4. The players association has made it a point to inform writers that stories alleging the union’s desire to get the media out of the clubhouse has been overblown, and here’s hoping that’s the case.
Media access to the clubhouse was limited as part of the last CBA. The media is spoiled by the access it has compared to other sports, especially the NFL, and baseball can benefit by it as it tries to make itself more popular.
The media isn’t innocent in the union’s reported desire to protect its players from reporters who might go too far. Indeed, there are those kinds of reporters out there, the ones who drop in every blue moon and reach for the moon.

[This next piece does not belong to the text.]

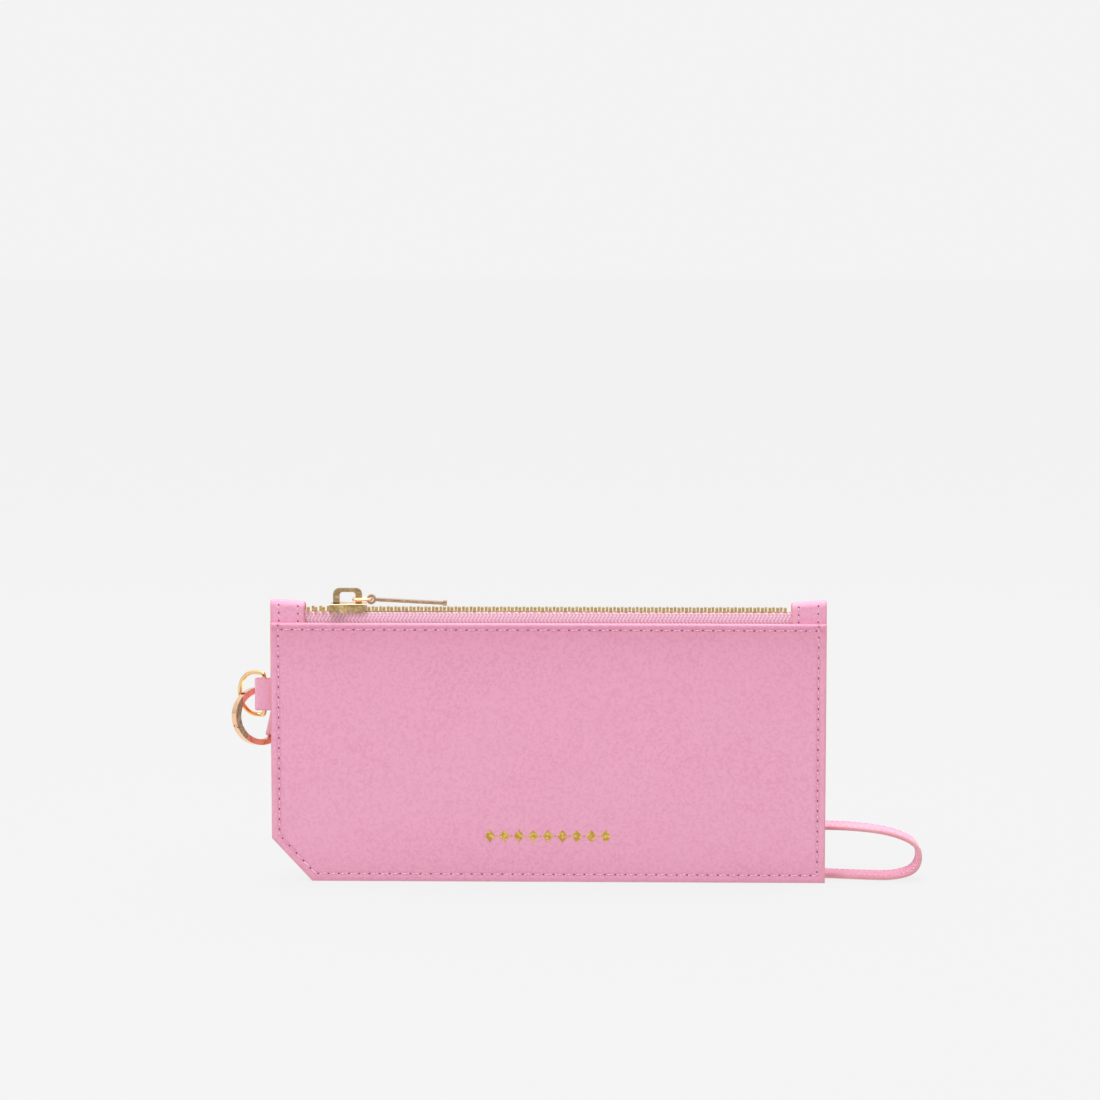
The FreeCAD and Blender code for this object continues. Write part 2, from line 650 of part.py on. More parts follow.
def set_hoop(obj):
    obj.Placement = FreeCAD.Placement(HOOP_CENTRE, HOOP_TURN)
    return obj


EDGE = "(hoop_wide/2)"
gate_main = cut("gate_main",
                common("gate_arc", [band("gate", EDGE), gate_reach("gate", EDGE, "0")]),
                hoop_rod("gate_relief", "knuckle+0.2", "-" + EDGE + "-1", EDGE + "+1", PIN_AT))
gate_tongue = common("gate_tongue", [
    band("tongue", "tongue_half"),
    hoop_rod("tongue_sector", "hoop_out+1", "-tongue_half", "tongue_half", angle="tongue_span",
             start="gate_from")])
gate_knuckle = hoop_rod("gate_knuckle", "knuckle", "-tongue_half", "tongue_half", PIN_AT)
gate_bore = hoop_rod("gate_bore", "pin_r+pin_play", "-" + EDGE + "-1", EDGE + "+1", PIN_AT)
gate = cut("ring_gate", fuse("gate_solid", [gate_main, gate_tongue, gate_knuckle]), gate_bore)
keep("ring_gate", set_hoop(gate))

hoop_main = cut("hoop_main", band("hoop", EDGE), gate_reach("hoop", EDGE + "+1", "gate_gap"))
hoop_slot = hoop_rod("hoop_slot", "knuckle+cheek_play", "-cheek_from", "cheek_from", PIN_AT)
cheeks = [hoop_rod("cheek_%d" % i, "knuckle+pin_play", low, high, PIN_AT) for i, (low, high) in
          enumerate([("-" + EDGE, "-cheek_from"), ("cheek_from", EDGE)])]
pin_hole = hoop_rod("pin_hole", "pin_r+pin_fit", "-" + EDGE + "-1", EDGE + "+1", PIN_AT)
keep("gate_ring_body", set_hoop(cut("gate_ring_body", fuse(
    "hoop_solid", [cut("hoop_slotted", hoop_main, hoop_slot)] + cheeks), pin_hole)))
keep("gate_hinge_pin", set_hoop(group_of(
    "gate_hinge_pin", [hoop_rod("pin_blank", "pin_r", "-" + EDGE, EDGE, PIN_AT)])))
SPRING_WIRE = "(cheek_from-tongue_half)*0.4"
keep("gate_spring", set_hoop(group_of("gate_spring", [primitive(
    "Torus", "spring_coil", PIN_AT + ("(cheek_from+tongue_half)/2",),
    Radius1="pin_r+pin_play+pin_fit+" + SPRING_WIRE, Radius2=SPRING_WIRE)])))

# ---------------------------------------------------------------- wrist strap and its tab

# The strap tab passes round the ring at the back, where the wallet hides it.
grip_turn = math.radians(size("grip_at"))
grip_r = size(HOOP_MID + "-grip_in")
grip = (HOOP_CENTRE + hoop_up * (grip_r * math.cos(grip_turn))
        + hoop_side * (grip_r * math.sin(grip_turn)))
grip_axis = hoop_up * (-math.sin(grip_turn)) + hoop_side * math.cos(grip_turn)
STRAP_HANGS = V(1.0, 0.06, -0.23)   # the way the strap leaves the ring, chosen by hand
pull_way = (STRAP_HANGS - grip_axis * STRAP_HANGS.dot(grip_axis)).normalize()
face_way = grip_axis.cross(pull_way)
GRIP_TURN = FreeCAD.Rotation(pull_way, face_way, grip_axis, "ZXY")


def teardrop(tag, grow, margin):
    """A rod round the ring that closes to a flat strap, along the grip's axis."""
    tall = "strap_wide+%s" % margin
    low = "-(strap_wide+%s)/2" % margin
    nose = primitive("Cylinder", "nose_" + tag, ("0", "0", low), Radius="loop_bore+" + grow,
                     Height=tall)
    body = new_body("wedge_" + tag)
    flat = "(strap_thick+strap_room+%s)" % grow
    pad(body, outline(body, "XY_Plane", [
        ("0", "loop_bore+" + grow),
        ("0", "-(loop_bore+%s)" % grow),
        ("strap_tab_nip", "-" + flat),
        ("strap_tab_long", "-" + flat),
        ("strap_tab_long", flat),
        ("strap_tab_nip", flat),
    ]), tall)
    place(body, z=low)
    return fuse("teardrop_" + tag, [nose, body])


strap_tab = cut("strap_tab", teardrop("skin", "strap_tab_skin", "0"), teardrop("hollow", "0", "2"))
strap_tab.Placement = FreeCAD.Placement(grip, GRIP_TURN)
keep("strap_tab", strap_tab)

# Corners of the strap's route, chosen by hand: from the tab along the back and down to the
# surface, round the free end of the loop, and back above to the tab.
STRAP_ROUTE = [
    V(-75.53, 10.16, 46.0), V(-63.8, 11.0, 43.2), V(-46.4, 12.3, 36.8), V(-24, 12.8, 26.0),
    V(-2, 12.3, 14.0), V(20, 11.0, 5.0), V(42, 9.9, 1.1), V(64, 9.4, 0.74), V(84, 9.1, 0.80),
    V(99, 6.4, 0.74), V(108.5, 4.8, 0.90), V(115.4, 3.8, 3.6), V(115.9, 3.7, 10.9),
    V(108.6, 4.8, 14.6), V(98, 6.3, 16.1), V(84, 9.0, 16.1), V(62, 9.5, 15.2), V(40, 10.1, 15.5),
    V(18, 11.0, 19.0), V(-4, 11.6, 25.3), V(-26, 11.3, 32.8), V(-47.4, 10.5, 39.6),
    V(-63.8, 9.5, 43.85), V(-75.34, 8.73, 46.41),
]
ROLL_LENGTH = 100.0   # the strap turns from upright to lying over this length at each end
STATION_STEP = 6.0


def rounded_route(points):
    """Straight runs joined by tangent arcs, each arc as large as its two runs allow."""
    edges, radii, at = [], [], points[0]
    for before, corner, after in zip(points, points[1:], points[2:]):
        back, ahead = before - corner, after - corner
        reach = 0.45 * min(back.Length, ahead.Length)
        back.normalize()
        ahead.normalize()
        half_turn = (math.pi - back.getAngle(ahead)) / 2
        radii.append(reach / math.tan(half_turn))
        first, last = corner + back * reach, corner + ahead * reach
        inward = (back + ahead).normalize()
        middle = corner + inward * (radii[-1] / math.cos(half_turn) - radii[-1])
        edges.append(Part.LineSegment(at, first).toShape())
        edges.append(Part.Arc(first, middle, last).toShape())
        at = last
    edges.append(Part.LineSegment(at, points[-1]).toShape())
    return Part.Wire(edges), radii


def ribbon(route, width, thick, upright):
    """A flat strap along a route. It stands upright at both ends and lies flat between them."""
    path, radii = rounded_route(route)
    stations, along = [], 0.0
    for edge in path.Edges:
        count = max(2, math.ceil(edge.Length / STATION_STEP) + 1)
        for i in range(0 if not stations else 1, count):
            at = edge.FirstParameter + (edge.LastParameter - edge.FirstParameter) * i / (count - 1)
            stations.append((along + edge.Length * i / (count - 1), edge.valueAt(at),
                             edge.tangentAt(at)))
        along += edge.Length
    sections = []
    for reach, point, way in stations:
        part_rolled = min(1.0, min(reach, along - reach) / ROLL_LENGTH)
        rolled = part_rolled * part_rolled * (3 - 2 * part_rolled)
        side = upright * (1 - rolled) + V(0, 1, 0) * rolled
        side = (side - way * side.dot(way)).normalize()
        up = way.cross(side)
        sections.append([point + side * (a * width / 2) + up * (b * thick / 2)
                         for a, b in ((-1, -1), (1, -1), (1, 1), (-1, 1))])
    faces = [Part.Face(Part.makePolygon(ring + ring[:1])) for ring in (sections[0], sections[-1])]
    for ring, following in zip(sections, sections[1:]):
        for i in range(4):
            j = (i + 1) % 4
            faces.append(Part.makeRuledSurface(
                Part.makeLine(ring[i], ring[j]), Part.makeLine(following[i], following[j])))
    shell = Part.makeCompound(faces)
    shell.sewShape()
    solid = Part.makeSolid(shell.Shells[0])
    if solid.Volume < 0:
        solid.reverse()
    print("strap length %.1f, tightest arc %.1f, volume %.0f against %.0f" % (
        along, min(radii), solid.Volume, along * width * thick))
    return solid


keep("wrist_strap", feature_of("wrist_strap", ribbon(
    STRAP_ROUTE, size("strap_wide"), size("strap_thick"), grip_axis)))

# ---------------------------------------------------------------- foil ornament

LOZENGES = 9


def foil_prism(name, across, wide, tall):
    """A thin lozenge of foil on the slip pocket's face, its middle at across along X."""
    body = new_body(name)
    middle = "foil_low+foil_tall/2"
    pad(body, outline(body, "XZ_Plane", [
        (across + "-" + wide, middle),
        (across, middle + "-" + tall),
        (across + "+" + wide, middle),
        (across, middle + "+" + tall),
    ]), "foil_thick")
    place(body, y="-half_core-2*leather")
    return body


lozenges = [foil_prism("foil_lozenge_%d" % i, "(%d)*foil_pitch" % (i - LOZENGES // 2),
                       "foil_lozenge/2", "foil_tall/2") for i in range(LOZENGES)]
dots = [foil_prism("foil_dot_%d" % i, "(%.1f)*foil_pitch" % (i + 0.5 - LOZENGES // 2),
                   "foil_dot/2", "foil_dot/2") for i in range(LOZENGES - 1)]
keep("foil_ornament", group_of("foil_ornament", lozenges + dots))

# ---------------------------------------------------------------- checks and files

doc.recompute()
for obj in doc.Objects:
    if "Invalid" in obj.State or "Error" in obj.State:
        raise RuntimeError("%s did not build: %s" % (obj.Name, obj.State))
for label, obj in parts.items():
    if obj.Shape.isNull() or not obj.Shape.isValid():
        raise RuntimeError("%s has no valid shape" % label)

os.makedirs("parts", exist_ok=True)
for label, obj in parts.items():
    obj.Shape.exportStep("parts/%s.step" % label)
    box_now = obj.Shape.BoundBox
    print("%-20s solids %3d volume %9.2f  x %7.2f %7.2f  y %6.2f %6.2f  z %6.2f %6.2f" % (
        label, len(obj.Shape.Solids), obj.Shape.Volume, box_now.XMin, box_now.XMax,
        box_now.YMin, box_now.YMax, box_now.ZMin, box_now.ZMax))
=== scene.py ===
import math

import bpy
import numpy as np
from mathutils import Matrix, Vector


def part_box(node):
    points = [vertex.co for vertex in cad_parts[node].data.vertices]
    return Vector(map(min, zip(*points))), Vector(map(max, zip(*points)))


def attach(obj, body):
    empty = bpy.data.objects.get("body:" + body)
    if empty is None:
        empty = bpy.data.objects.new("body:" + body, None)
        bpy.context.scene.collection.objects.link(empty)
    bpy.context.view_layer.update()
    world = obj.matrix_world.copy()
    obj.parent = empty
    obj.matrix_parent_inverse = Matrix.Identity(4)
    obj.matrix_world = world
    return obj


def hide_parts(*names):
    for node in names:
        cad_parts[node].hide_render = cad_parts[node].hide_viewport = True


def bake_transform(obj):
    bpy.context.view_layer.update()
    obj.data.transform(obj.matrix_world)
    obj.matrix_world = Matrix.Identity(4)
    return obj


# A slim zip-top wristlet in pink leather. Sizes below are in millimetres, in the frame of the CAD:
# X along the zip, -Y the front with the slip pocket, Z up. Every mesh is turned to metres at the end.
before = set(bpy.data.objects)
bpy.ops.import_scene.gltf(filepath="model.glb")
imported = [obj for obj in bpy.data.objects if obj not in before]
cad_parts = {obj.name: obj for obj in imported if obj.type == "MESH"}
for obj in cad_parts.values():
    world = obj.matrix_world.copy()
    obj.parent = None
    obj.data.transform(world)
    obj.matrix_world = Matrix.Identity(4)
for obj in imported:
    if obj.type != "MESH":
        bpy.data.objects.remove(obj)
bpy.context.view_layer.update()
MM = 0.001


def node_box(name):
    """A CAD node's lowest and highest corners, in millimetres."""
    low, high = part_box(name)
    return [v / MM for v in low], [v / MM for v in high]


# ------------------------------------------------------------------ finishes


def linear(code):
    """An sRGB hex value as linear red, green, blue and alpha."""
    parts = [int(code[i:i + 2], 16) / 255 for i in (1, 3, 5)]
    return tuple(c / 12.92 if c <= 0.04045 else ((c + 0.055) / 1.055) ** 2.4 for c in parts) + (1.0,)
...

The local writers chapters and club’s PR people can help clamp down on those types. The bottom line is that if a player doesn’t recognize a reporter, chances are he’s not going to be as willing an interview subject as he would to a beat writer or someone who is strongly recommended by the club PR.
That’s part of the answer to the union’s concerns, instead of painting with a wide brush and limiting access to everyone.
The purpose of the Baseball Writers Association of America is to ensure proper working conditions in press boxes and clubhouses, and to ensure its members have access to players and others in the game so members’ reporting can be accurate, fair and complete.
5. Henry and Molly Wilson made their spring debuts Thursday at Surprise Stadium and lasted nine outs before their mother, who happens to be my wife, and I decided they had had enough. We had definitely had enough.
The bag of popcorn we bought Henry was of far more importance to the kids, ages 3 and 1, than the baseball game, though Henry did take time to clap occasionally and after Shin-Soo Choo raced to the warning track to catch a Todd Frazier flyball, said, “I knew he could do it.”
For now, all Henry knows is that I work at “the baseball field.” He knows I’m not a player, though he did ask multiple times if we could go watch the game from the grass on the field.
Maybe they can handle 12 or 15 outs next year when they are 4 and 2.